Mechanical service parts are generally more available than edition-specific trim. Engine, brake, suspension, and transmission service items can often be sourced through Cadillac specialists and general parts suppliers. Correct interior pieces, exterior trim, badges, roof materials, and high-quality brightwork are more difficult and can determine whether a restoration makes financial sense.
Is the 1985 Eldorado Commemorative Edition a good collector car?
It is a good specialist collector car for someone who appreciates late traditional Cadillac design, front-drive Eldorado history, and final-year editions. It is not a performance collectible. Buy the best documented and best preserved example available, because restoration costs can quickly exceed the value difference between an average car and an excellent one.

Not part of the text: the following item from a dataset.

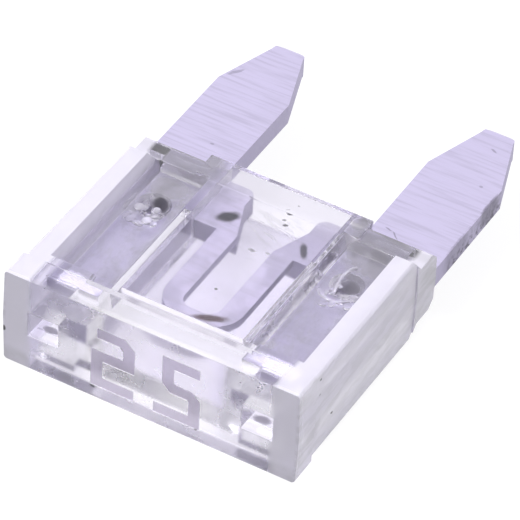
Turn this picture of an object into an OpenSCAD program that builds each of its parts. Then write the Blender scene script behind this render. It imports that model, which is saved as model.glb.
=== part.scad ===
// Mini automotive blade fuse: a clear one-piece housing staked over a
// one-piece stamped element of two blades joined by a thin U-shaped link.
// Millimetres. X is the width, +Y points to the blade tips, Z is the
// thickness; the fuse lies on a broad face at Z = 0.

/* [Overall] */
// Length from the head end face to the blade tips
overall_length = 16.3; // [14:0.1:19]
// Width of the housing at the head and at the foot
housing_width = 10.9; // [10:0.1:12]
// Length of the housing from the head end face to the foot
housing_length = 9.05; // [8.4:0.05:11]
// Thickness of the housing at the head
head_thickness = 3.75; // [3.4:0.05:4.6]

/* [Housing outside] */
// Length of the thicker band at the head
band_length = 1.1; // [0.8:0.05:1.4]
// How far the rails lie below the head band on each broad face
rail_drop = 0.15; // [0.05:0.05:0.25]
// How far the side walls stand inside the head band
side_inset = 0.05; // [0.02:0.01:0.15]
// Inward lean of the side walls from mid-thickness to each broad face
side_draft = 0.05; // [0.03:0.01:0.12]
// Chamfer along the long edges of the housing
edge_chamfer = 0.08; // [0.05:0.01:0.15]
// Thickness of the flange at the foot
flange_thickness = 2.4; // [2.1:0.05:2.7]
// Length of the flange at the foot
flange_length = 1.1; // [0.9:0.05:1.5]
// Length of the slope from the rails down to the flange
slope_length = 0.4; // [0.3:0.05:0.8]
// Chamfer along the end edges of the flange
foot_chamfer = 0.3; // [0.1:0.05:0.4]
// Width of each side rail
rail_width = 0.75; // [0.6:0.05:0.85]

/* [Bays and plateau] */
// Distance of the wide ends of the raised centre from each side of the housing
plateau_inset = 2.4; // [2.25:0.05:2.6]
// Distance of the raised centre from each side of the housing along the bays
waist_inset = 3; // [2.85:0.05:3.1]
// Outward lean of the sides of the raised centre along the bays
waist_draft = 0.3; // [0.1:0.02:0.36]
// How far the raised centre lies below the head band
plateau_drop = 0.48; // [0.35:0.01:0.6]
// How far the raised centre stands above the flange at the foot
foot_step = 0.12; // [0.05:0.01:0.2]
// Floor thickness left over the element in each bay
bay_floor = 0.42; // [0.3:0.02:0.5]
// Length of the closed end of each bay beyond the head band
bay_front = 0.35; // [0.2:0.05:0.6]
// Length of the closed end of each bay at the foot
bay_rear = 0.75; // [0.5:0.05:1.1]
// Lean of the outer and rear walls of each bay over its depth
bay_draft = 0.36; // [0.1:0.02:0.4]
// Lean of the front wall of each bay over its depth
bay_front_draft = 0.55; // [0.2:0.05:0.8]

/* [Heat stakes] */
// Distance of each stake from the inner edge of its leg
stake_inset = 0.95; // [0.85:0.05:1]
// Distance of the stakes from the head end face
stake_position = 6.3; // [4.5:0.1:7]
// Diameter of each stake through the element
stake_diameter = 0.9; // [0.6:0.05:1.1]
// Diameter of the crater at the bay floor
crater_diameter = 1.2; // [1:0.05:1.25]
// Diameter of the bottom of the crater
crater_bottom = 0.5; // [0.3:0.05:0.8]
// Plastic left under the crater above the middle of the stake
crater_web = 0.2; // [0.1:0.05:0.35]

/* [Inside] */
// Clearance between the element and its slot
slot_clearance = 0.03; // [0.01:0.01:0.06]
// Depth of the slot end from the head end face
slot_end = 1.2; // [1.1:0.05:2]
// Thickness of the wall over the link chamber
window_wall = 0.42; // [0.35:0.01:0.5]
// Distance of each side of the link chamber from the nearer leg
chamber_inset = 0.42; // [0.1:0.02:0.6]
// Distance of the link chamber from the head end face
chamber_end = 2; // [1.5:0.1:2.6]

/* [Test holes] */
// Distance of each test hole from the inner edge of its leg
test_inset = 0.7; // [0.4:0.05:0.85]
// Width of each test hole
test_width = 1.15; // [0.8:0.05:1.2]
// Height of each test hole
test_height = 1; // [0.7:0.05:1.2]

/* [Element] */
// Thickness of the blades
blade_thickness = 0.8; // [0.6:0.05:0.95]
// Width of each blade
blade_width = 2.76; // [2.6:0.02:2.8]
// How far the outer edge of each blade stands inside the housing width
blade_inset = 0.02; // [0:0.01:0.1]
// Length of the tapered blade tip
tip_length = 2.7; // [2:0.1:3.2]
// Inset of the tip corner on each side of a blade
tip_inset = 0.78; // [0.6:0.02:0.95]
// Corner radius at the blade tip
tip_radius = 0.36; // [0.1:0.02:0.4]
// Bevel along the faces of the blade tip
tip_bevel = 0.12; // [0.05:0.01:0.2]
// Length of that bevel along the blade
tip_bevel_run = 0.18; // [0.08:0.02:0.3]
// Width of each leg inside the housing
leg_width = 1.9; // [1.86:0.02:2]
// Length of the bridge that joins each link arm to its leg
bridge_length = 2.4; // [2:0.05:2.8]
// Distance of the bridges from the foot face
bridge_inset = 0.1; // [0.04:0.01:0.3]
// How far the inner end of each bridge steps back from the link arm
bridge_step = 0.55; // [0.3:0.05:0.7]
// Length of the taper over which it steps back
bridge_taper = 1.45; // [0.8:0.05:1.6]
// Corner radius of each bridge at the foot
bridge_radius = 0.35; // [0.1:0.05:0.5]

/* [Link] */
// Thickness of the link
link_thickness = 0.3; // [0.24:0.02:0.4]
// Outer width of the U
link_width = 2.86; // [2.6:0.02:3]
// Width of the U arms
arm_width = 0.76; // [0.6:0.02:0.84]
// Width of the bottom of the U
bar_width = 0.52; // [0.4:0.02:0.6]
// Distance of the bottom of the U from the head end face
link_position = 2.4; // [2.35:0.05:3.2]
// Outer corner radius of the U
link_radius = 1.08; // [0.9:0.02:1.2]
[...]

What should I inspect before buying one?
Inspect engine temperature stability, coolant condition, evidence of coolant in oil or oil in coolant, transmission shift quality, power accessories, climate control, rust-prone body areas, bumper fillers, vinyl-roof edges, interior trim, and documentation. A professional inspection by someone familiar with 1980s Cadillacs is strongly recommended.
Final Assessment
The 1985 Cadillac Eldorado Commemorative Edition is not the Eldorado for someone seeking acceleration, steering tactility, or European grand-touring discipline. It is the Eldorado for someone who understands Cadillac's formal personal-luxury tradition and wants the last-year expression of the 1979-1985 downsized body. Its value lies in preservation, documentation, and context.
Seen properly, it is a closing-credits Cadillac: the end of one design and cultural chapter before the nameplate entered a smaller, more controversial era. A good one still delivers the qualities Cadillac engineered into it: quiet progress, low-effort control, dignified styling, and the kind of American luxury presence that no specification table fully captures.